A special surveillance law, passed in 2000, allows the police to monitor the activities of offshoots of Aum Shinrikyo, but some worry about the group's isolation.

"Human relations are weak in Japan, and that can act as a breeding ground for cults and new religions," says Yoshihide Sakurai, a professor at Hokkaido University who specializes in cults and new religions.

"There are people we don't understand, who may not think the same way the rest of society does or share our ideas about their purpose in life. There is no exchange between mainstream society and these groups, and that's where the danger lies."

Lockdown: a terror 'success'?

The Boston bombing case underscores that point. Cosmopolitan Cambridge, Mass., would hardly seem to be a breeding ground for cultural isolation and hatred. But according to reports and court documents, Mr. Tsarnaev and his older brother, Tamerlan, masterminded their own terrorist plot with help from online videos while living there. It is a post-9/11 parable of American extremism, as terror networks such as Al Qaeda are increasingly eclipsed by self-radicalized "lone wolves" who often operate independently.

"Patterns of extremism evolved after 9/11," says Peter Romaniuk, a terrorism researcher at John Jay College of Criminal Justice in New York. "These guys don't need to attend an Al Qaeda training camp anymore."

For a police department seeking to find potential terrorists, he adds, "that makes the task extremely difficult."

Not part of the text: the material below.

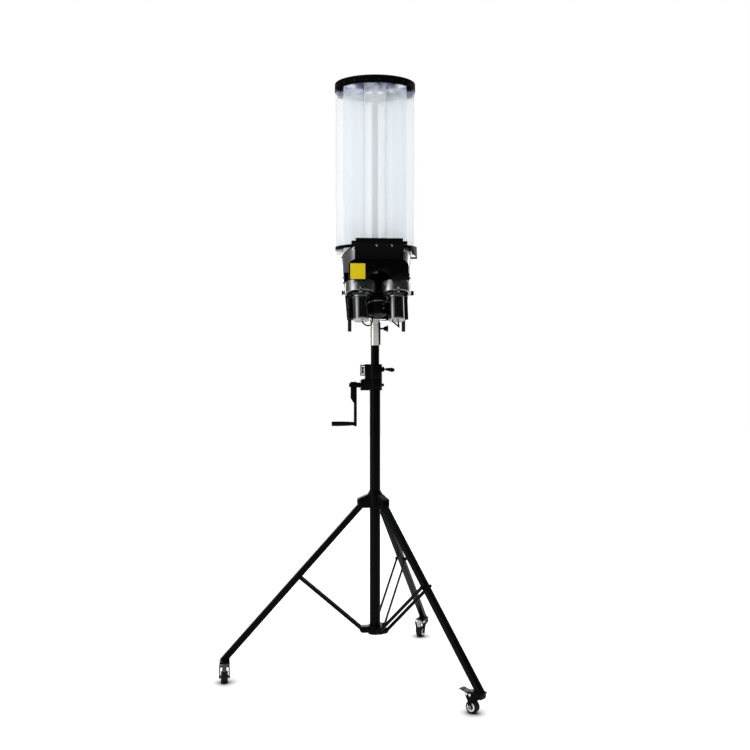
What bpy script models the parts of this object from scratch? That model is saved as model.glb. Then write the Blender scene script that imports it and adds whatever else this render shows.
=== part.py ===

Since 9/11, the New York Police Department has been a leader in counterterrorism. But its experience shows the challenges of trying to keep up with the constant mutations of extremism. In the early years after 9/11, the department was lauded for reaching out to communities that had members that might become radicalized. "NYPD won a lot of commendation," Professor Romaniuk says.

But as terrorism became harder to track, the NYPD turned to more invasive tactics. An Associated Press investigation detailed programs that profiled Muslims, tracking where they ate, prayed, and worked, even if they were not suspected of being a threat.

"There is a very fine line between trying to prevent people from becoming extremists and engaging in surveillance activities," says Romaniuk.

Even Boston has not been held above criticism for its decisions in the marathon bombing investigation. The decision to shut down much of the metropolitan area as authorities searched for Tsarnaev was a mistake, says Professor Elzo, the Spanish sociologist. "Never could these terrorists have imagined they would have been so 'successful': an entire city paralyzed to hunt them and the entire world tuned in to see it unfold," he says. "What an amazing motivation for future terrorists."